A former student - we’ll call him B - once told me the above-mentioned statement. From his perspective, things either happened a particular way or they didn’t. No mishmash of emotion was involved. Things simply were or weren’t.

B spent a lot of time in my classroom. He was enrolled in two courses I taught, and for one period a day, he worked as a student aide. And then there were the other hours of the day, the times when fellow educators sent him to my room because he pushed their thinking with his conclusions and neither would budge or consider the what ifs or another perspective.

The English classroom became his safe haven, a place where he could express his opinion and not be judged for the way he thought.

What I tried to explain to him was perspective. Every day, I would attempt to illustrate how gray area is comprised of a person’s experiences, giving context to a situation or subject. Like how he preferred red delicious apples. I preferred a tart Granny Smith. To me, skin on red apples has a bitter taste. He disagreed because he had never tasted a bitter red apple.

Perspective.

A few months after my husband died, I spent an entire class period in tears from frustration and anger and sadness, running the gamut of the stages of grief.

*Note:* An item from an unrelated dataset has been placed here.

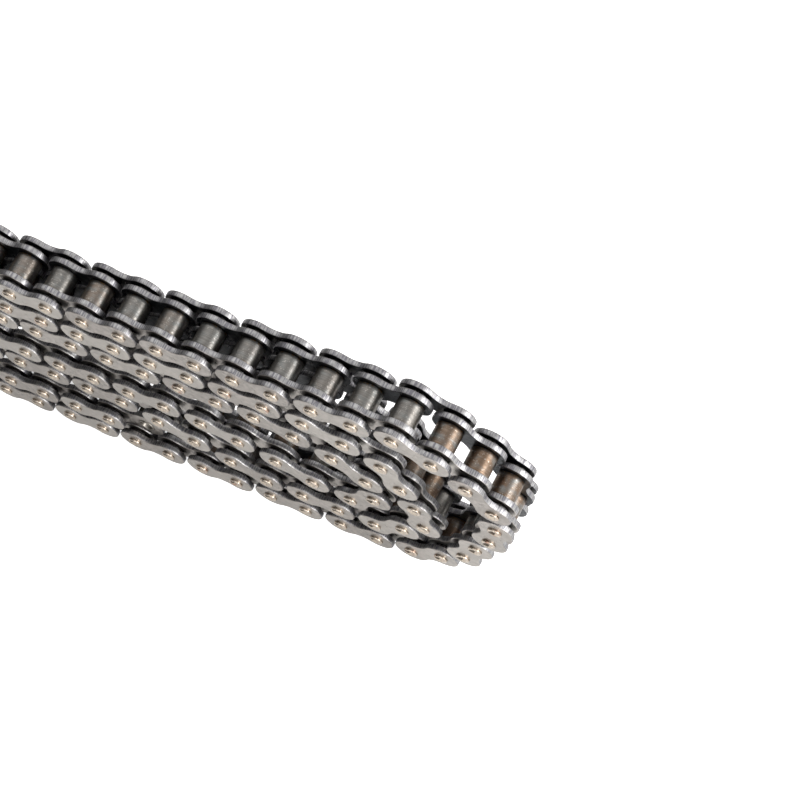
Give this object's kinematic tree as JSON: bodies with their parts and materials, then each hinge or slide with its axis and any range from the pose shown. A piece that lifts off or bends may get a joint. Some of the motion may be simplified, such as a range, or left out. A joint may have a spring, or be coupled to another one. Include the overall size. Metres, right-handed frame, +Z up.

B pulled up a chair next to my desk and bluntly told me to “get over it.” I was alive and that’s what mattered.

Black and white. No gray area. No clouding of judgment based on emotions. No loss of a loved one.

I’ve been thinking a lot about B lately, especially as I listen to conversations about the state of this country. I hear a lot of this or that, a lot of black or white. The gray area is hidden from plain sight, yet it exists.

I hear and see people unwilling to listen to another’s story or opinion without argument and I’m not sure if it is because there is a lack of commonality or a lack of empathy or a basic lack of respect.

Author Harper Lee eloquently wrote one of life’s best lessons in chapter three of To Kill A Mockingbird: “If you can learn a simple trick, Scout, you’ll get along a lot better with all kinds of folks. You never really understand a person until you consider things from his point of view, until you climb inside of his skin and walk around in it.”

We, as a society, need to start discussing the gray areas of life, learn more about others by considering their perspectives and the experiences that lead to what controls their thinking.

Until we stop classifying things as black or white, right or wrong, ugly or pretty - whatever comparison we’re making - and start looking at the whole situation, start climbing inside their skin, nothing will change. Instead, this cycle of thinking will only continue to divide and drive us apart.